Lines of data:
——

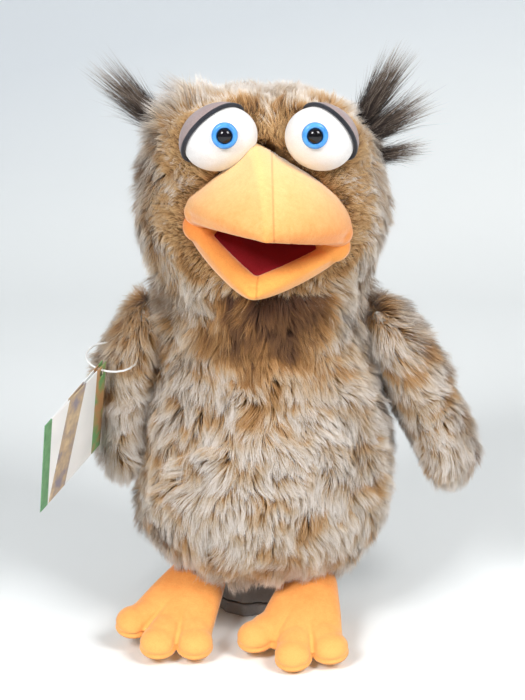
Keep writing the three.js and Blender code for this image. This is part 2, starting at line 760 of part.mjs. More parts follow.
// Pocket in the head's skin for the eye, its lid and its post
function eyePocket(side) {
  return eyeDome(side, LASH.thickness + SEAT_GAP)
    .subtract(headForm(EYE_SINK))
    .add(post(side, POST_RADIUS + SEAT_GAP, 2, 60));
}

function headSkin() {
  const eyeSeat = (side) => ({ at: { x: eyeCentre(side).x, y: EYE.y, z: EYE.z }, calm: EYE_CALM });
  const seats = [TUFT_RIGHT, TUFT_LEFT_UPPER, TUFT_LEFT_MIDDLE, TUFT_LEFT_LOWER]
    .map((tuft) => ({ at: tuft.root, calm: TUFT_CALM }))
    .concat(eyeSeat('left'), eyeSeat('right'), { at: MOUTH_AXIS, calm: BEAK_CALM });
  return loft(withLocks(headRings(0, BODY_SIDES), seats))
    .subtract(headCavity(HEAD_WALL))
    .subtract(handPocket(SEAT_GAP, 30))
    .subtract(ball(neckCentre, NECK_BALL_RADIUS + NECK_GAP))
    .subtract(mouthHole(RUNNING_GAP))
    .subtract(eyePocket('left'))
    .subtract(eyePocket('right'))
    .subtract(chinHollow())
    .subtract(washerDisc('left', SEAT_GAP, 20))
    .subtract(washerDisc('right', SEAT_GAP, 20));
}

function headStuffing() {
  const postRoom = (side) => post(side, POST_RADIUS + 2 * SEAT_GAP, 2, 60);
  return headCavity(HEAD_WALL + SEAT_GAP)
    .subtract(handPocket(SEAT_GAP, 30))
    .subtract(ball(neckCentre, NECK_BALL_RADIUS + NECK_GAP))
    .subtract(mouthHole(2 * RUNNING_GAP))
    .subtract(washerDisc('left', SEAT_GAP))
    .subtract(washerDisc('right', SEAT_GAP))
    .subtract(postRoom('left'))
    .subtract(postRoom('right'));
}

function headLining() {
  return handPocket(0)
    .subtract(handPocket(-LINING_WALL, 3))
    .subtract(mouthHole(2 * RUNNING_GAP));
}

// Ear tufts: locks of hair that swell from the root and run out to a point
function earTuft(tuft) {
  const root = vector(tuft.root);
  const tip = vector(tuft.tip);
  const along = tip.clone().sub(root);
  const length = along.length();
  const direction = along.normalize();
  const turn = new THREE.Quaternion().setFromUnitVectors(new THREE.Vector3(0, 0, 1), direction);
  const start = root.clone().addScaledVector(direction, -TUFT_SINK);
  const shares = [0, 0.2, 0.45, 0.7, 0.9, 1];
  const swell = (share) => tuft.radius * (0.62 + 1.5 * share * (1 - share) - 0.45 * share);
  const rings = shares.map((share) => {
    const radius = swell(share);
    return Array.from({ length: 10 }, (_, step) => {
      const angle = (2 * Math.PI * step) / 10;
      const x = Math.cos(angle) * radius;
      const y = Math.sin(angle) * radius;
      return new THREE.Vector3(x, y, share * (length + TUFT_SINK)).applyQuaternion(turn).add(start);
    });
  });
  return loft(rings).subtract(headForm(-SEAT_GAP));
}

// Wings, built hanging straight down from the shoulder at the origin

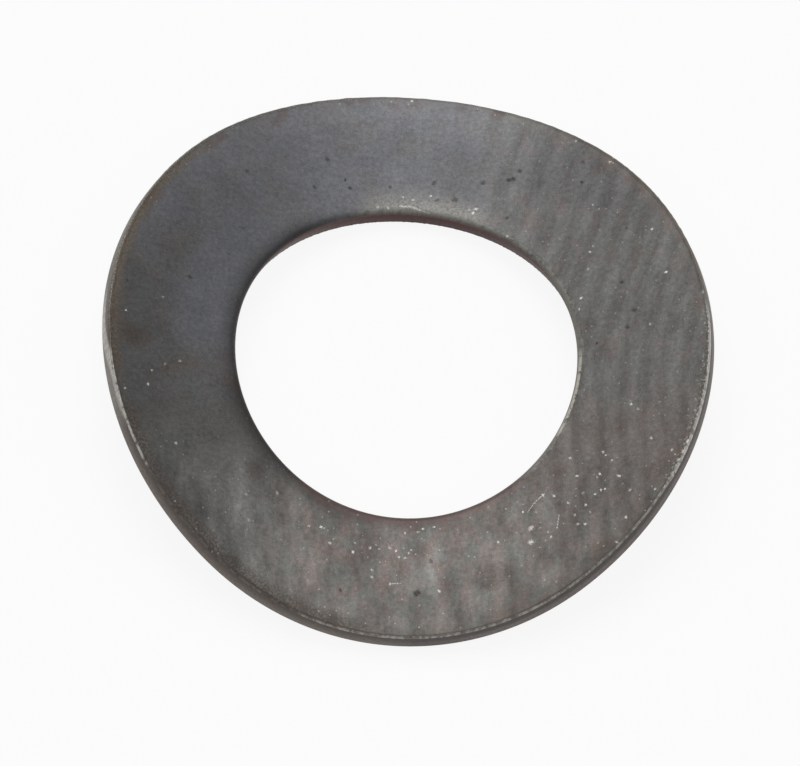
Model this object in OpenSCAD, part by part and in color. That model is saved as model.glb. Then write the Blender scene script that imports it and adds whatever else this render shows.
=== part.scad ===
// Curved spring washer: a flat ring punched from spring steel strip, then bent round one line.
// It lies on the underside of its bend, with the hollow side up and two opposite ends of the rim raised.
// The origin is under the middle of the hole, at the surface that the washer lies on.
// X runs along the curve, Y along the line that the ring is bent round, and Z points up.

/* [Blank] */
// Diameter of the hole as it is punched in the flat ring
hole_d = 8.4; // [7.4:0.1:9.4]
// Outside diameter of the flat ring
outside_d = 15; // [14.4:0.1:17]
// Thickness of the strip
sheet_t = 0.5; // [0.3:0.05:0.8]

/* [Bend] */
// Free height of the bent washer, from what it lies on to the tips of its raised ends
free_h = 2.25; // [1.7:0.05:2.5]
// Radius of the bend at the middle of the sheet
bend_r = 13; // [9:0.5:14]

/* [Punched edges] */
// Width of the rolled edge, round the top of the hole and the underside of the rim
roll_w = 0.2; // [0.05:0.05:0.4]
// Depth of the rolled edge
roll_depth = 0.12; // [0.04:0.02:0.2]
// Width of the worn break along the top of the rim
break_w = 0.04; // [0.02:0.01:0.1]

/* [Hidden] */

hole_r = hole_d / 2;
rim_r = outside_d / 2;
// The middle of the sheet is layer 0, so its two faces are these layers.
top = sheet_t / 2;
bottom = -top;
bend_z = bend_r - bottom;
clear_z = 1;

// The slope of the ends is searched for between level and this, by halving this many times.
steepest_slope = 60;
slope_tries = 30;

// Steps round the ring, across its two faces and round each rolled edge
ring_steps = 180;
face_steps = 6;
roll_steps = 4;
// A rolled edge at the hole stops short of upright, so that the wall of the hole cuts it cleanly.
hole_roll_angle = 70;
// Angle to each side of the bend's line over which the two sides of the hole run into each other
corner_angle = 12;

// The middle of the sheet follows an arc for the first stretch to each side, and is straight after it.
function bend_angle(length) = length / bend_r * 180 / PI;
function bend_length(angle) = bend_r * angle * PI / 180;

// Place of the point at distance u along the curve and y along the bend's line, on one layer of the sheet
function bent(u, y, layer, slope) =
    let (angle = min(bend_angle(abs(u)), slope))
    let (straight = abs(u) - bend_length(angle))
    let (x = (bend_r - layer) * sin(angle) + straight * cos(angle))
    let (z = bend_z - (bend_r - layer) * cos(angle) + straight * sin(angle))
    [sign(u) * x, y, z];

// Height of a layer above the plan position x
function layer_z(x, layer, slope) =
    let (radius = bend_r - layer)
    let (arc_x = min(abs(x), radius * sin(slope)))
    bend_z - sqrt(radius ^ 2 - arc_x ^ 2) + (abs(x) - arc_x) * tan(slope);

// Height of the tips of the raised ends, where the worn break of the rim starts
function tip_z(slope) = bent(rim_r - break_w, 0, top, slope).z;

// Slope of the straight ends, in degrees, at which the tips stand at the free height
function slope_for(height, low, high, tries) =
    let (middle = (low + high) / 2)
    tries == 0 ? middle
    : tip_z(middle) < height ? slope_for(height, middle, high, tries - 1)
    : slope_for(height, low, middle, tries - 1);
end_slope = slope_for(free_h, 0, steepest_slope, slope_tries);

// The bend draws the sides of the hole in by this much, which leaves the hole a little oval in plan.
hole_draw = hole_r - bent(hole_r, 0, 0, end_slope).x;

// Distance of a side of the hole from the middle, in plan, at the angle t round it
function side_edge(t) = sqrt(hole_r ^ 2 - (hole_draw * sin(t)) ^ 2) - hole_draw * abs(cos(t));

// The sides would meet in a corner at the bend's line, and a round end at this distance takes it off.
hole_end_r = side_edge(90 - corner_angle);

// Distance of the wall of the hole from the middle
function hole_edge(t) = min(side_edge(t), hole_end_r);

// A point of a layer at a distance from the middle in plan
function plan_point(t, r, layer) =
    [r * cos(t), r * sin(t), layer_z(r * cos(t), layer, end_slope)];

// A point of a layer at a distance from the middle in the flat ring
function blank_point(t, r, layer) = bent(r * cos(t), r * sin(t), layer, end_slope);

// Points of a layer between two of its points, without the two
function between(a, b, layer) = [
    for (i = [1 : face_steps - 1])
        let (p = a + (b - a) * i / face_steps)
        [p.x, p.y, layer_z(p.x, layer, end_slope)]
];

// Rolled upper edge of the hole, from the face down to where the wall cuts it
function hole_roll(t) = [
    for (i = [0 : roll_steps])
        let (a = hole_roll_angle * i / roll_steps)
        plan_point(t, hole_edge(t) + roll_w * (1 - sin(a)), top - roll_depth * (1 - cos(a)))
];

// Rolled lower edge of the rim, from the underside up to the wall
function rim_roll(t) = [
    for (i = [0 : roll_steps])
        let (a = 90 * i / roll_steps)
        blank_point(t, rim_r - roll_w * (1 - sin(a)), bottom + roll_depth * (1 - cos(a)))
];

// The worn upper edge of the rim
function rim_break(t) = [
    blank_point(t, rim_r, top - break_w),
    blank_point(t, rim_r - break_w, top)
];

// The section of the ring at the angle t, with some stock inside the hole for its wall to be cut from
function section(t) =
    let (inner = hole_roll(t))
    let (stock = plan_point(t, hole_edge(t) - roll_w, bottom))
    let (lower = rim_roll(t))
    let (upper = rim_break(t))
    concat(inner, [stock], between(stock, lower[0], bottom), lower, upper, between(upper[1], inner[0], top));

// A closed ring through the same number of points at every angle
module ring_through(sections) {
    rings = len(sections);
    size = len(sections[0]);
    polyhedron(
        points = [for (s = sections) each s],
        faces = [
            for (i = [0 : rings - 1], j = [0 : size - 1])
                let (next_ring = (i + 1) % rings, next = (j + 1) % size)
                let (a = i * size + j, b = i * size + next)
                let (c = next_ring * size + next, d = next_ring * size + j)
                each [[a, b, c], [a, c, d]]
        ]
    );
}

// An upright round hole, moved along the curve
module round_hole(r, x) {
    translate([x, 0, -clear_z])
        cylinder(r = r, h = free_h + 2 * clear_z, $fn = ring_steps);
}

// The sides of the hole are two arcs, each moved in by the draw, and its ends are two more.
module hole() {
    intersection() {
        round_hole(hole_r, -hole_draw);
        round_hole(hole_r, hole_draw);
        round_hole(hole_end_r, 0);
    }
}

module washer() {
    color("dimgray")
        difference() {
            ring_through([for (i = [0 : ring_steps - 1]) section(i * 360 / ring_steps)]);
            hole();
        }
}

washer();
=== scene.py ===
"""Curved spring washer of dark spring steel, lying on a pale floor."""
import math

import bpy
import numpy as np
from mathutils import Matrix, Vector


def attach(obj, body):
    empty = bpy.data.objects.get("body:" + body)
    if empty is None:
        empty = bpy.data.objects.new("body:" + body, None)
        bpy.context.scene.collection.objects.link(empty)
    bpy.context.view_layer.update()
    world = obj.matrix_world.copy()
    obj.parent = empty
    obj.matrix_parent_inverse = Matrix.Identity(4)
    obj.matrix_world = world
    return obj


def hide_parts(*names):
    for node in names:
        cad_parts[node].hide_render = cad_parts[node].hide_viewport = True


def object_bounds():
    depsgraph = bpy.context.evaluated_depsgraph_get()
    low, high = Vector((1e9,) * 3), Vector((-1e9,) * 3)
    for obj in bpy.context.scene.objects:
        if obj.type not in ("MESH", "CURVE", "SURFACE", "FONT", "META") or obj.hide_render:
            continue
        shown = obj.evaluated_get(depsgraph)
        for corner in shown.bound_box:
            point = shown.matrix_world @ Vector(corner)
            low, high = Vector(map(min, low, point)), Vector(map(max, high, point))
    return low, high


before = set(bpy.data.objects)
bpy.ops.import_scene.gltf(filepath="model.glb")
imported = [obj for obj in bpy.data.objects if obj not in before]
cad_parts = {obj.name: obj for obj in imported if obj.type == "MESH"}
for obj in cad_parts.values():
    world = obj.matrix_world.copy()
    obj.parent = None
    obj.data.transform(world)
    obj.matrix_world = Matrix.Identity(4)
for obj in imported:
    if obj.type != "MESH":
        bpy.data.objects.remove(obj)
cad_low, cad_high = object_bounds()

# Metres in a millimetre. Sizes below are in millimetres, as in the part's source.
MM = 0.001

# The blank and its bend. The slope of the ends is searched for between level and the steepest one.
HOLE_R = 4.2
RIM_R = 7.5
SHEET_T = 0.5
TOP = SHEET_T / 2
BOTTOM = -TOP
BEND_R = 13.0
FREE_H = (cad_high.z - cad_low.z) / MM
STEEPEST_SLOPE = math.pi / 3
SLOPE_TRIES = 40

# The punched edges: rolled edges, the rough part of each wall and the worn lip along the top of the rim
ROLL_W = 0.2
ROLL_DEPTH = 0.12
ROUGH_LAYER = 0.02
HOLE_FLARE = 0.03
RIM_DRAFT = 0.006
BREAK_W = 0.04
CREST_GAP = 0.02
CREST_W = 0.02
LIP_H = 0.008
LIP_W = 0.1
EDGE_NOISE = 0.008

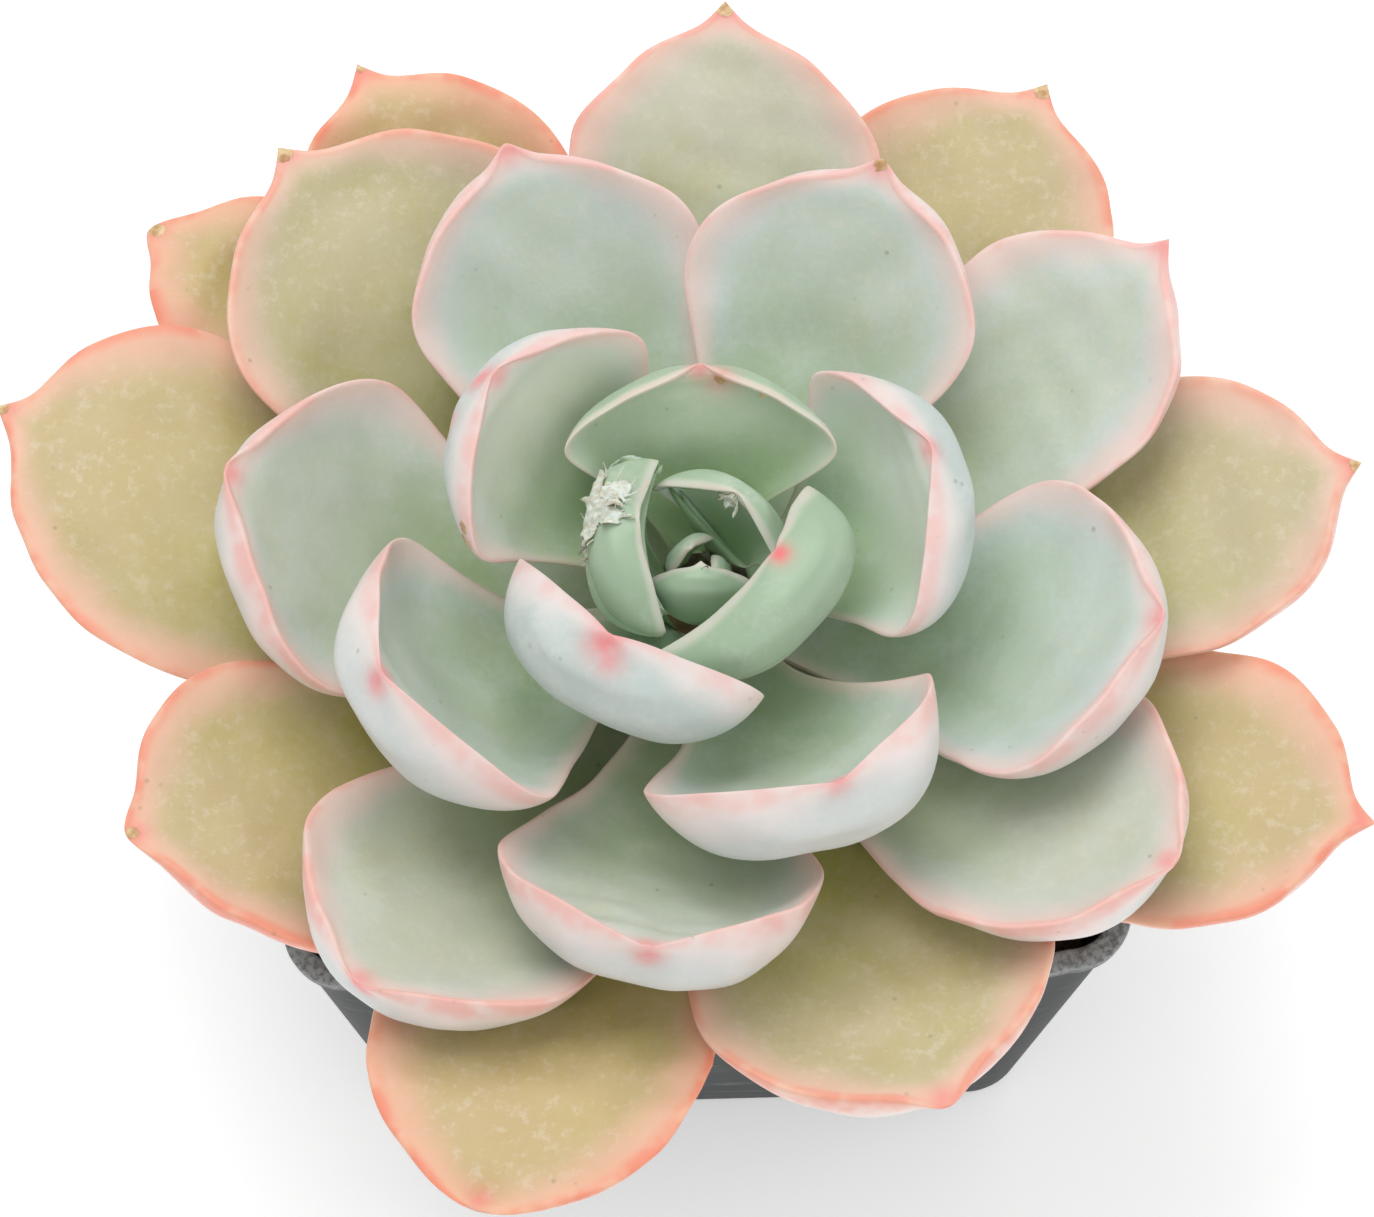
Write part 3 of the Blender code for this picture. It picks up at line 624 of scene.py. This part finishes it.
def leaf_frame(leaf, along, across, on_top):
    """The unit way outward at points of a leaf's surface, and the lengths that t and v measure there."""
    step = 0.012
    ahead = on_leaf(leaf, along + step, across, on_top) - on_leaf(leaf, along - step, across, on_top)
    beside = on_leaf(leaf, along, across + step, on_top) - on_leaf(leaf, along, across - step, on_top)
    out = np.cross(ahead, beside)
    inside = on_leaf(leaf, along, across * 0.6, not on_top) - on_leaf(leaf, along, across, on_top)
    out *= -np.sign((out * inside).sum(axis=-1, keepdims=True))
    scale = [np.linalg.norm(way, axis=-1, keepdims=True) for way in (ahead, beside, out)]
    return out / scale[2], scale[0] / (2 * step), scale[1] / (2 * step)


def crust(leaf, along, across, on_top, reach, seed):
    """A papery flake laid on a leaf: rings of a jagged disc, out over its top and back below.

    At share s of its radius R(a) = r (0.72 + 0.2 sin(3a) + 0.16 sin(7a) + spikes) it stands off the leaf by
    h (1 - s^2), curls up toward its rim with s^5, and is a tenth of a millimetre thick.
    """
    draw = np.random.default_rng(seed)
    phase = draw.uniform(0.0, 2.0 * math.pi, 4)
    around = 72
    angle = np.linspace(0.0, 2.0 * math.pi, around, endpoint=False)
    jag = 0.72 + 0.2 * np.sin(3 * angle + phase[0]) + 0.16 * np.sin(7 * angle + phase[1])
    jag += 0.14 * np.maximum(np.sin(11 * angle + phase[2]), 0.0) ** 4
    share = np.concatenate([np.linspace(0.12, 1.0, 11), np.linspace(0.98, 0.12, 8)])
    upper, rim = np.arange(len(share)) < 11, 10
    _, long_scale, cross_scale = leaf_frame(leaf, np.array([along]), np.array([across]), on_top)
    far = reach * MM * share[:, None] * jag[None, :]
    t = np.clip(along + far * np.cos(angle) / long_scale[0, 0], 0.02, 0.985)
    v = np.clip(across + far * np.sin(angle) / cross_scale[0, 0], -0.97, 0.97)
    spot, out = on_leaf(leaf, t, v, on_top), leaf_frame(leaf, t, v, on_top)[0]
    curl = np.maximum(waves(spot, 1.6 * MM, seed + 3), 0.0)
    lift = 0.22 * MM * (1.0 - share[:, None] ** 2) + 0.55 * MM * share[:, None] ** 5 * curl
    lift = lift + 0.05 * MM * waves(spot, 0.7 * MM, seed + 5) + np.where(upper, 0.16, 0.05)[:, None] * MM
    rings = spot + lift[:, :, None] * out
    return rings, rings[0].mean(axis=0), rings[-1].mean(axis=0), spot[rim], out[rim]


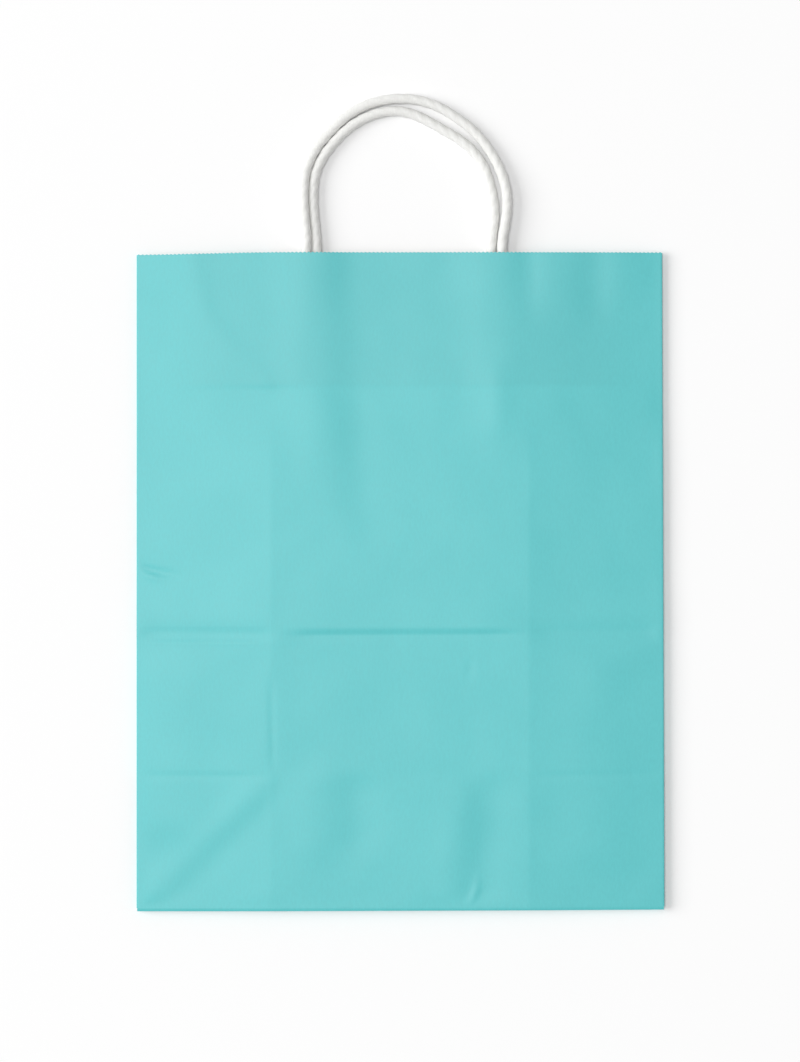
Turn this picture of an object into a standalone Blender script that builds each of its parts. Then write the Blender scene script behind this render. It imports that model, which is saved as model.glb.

——

Transcribe word for word the lines from the one holding "are two more." through the one holding "obj.parent = None". Include both, and add nothing.

// The sides of the hole are two arcs, each moved in by the draw, and its ends are two more.
module hole() {
    intersection() {
        round_hole(hole_r, -hole_draw);
        round_hole(hole_r, hole_draw);
        round_hole(hole_end_r, 0);
    }
}

module washer() {
    color("dimgray")
        difference() {
            ring_through([for (i = [0 : ring_steps - 1]) section(i * 360 / ring_steps)]);
            hole();
        }
}

washer();
=== scene.py ===
"""Curved spring washer of dark spring steel, lying on a pale floor."""
import math

import bpy
import numpy as np
from mathutils import Matrix, Vector


def attach(obj, body):
    empty = bpy.data.objects.get("body:" + body)
    if empty is None:
        empty = bpy.data.objects.new("body:" + body, None)
        bpy.context.scene.collection.objects.link(empty)
    bpy.context.view_layer.update()
    world = obj.matrix_world.copy()
    obj.parent = empty
    obj.matrix_parent_inverse = Matrix.Identity(4)
    obj.matrix_world = world
    return obj


def hide_parts(*names):
    for node in names:
        cad_parts[node].hide_render = cad_parts[node].hide_viewport = True


def object_bounds():
    depsgraph = bpy.context.evaluated_depsgraph_get()
    low, high = Vector((1e9,) * 3), Vector((-1e9,) * 3)
    for obj in bpy.context.scene.objects:
        if obj.type not in ("MESH", "CURVE", "SURFACE", "FONT", "META") or obj.hide_render:
            continue
        shown = obj.evaluated_get(depsgraph)
        for corner in shown.bound_box:
            point = shown.matrix_world @ Vector(corner)
            low, high = Vector(map(min, low, point)), Vector(map(max, high, point))
    return low, high


before = set(bpy.data.objects)
bpy.ops.import_scene.gltf(filepath="model.glb")
imported = [obj for obj in bpy.data.objects if obj not in before]
cad_parts = {obj.name: obj for obj in imported if obj.type == "MESH"}
for obj in cad_parts.values():
    world = obj.matrix_world.copy()
    obj.parent = None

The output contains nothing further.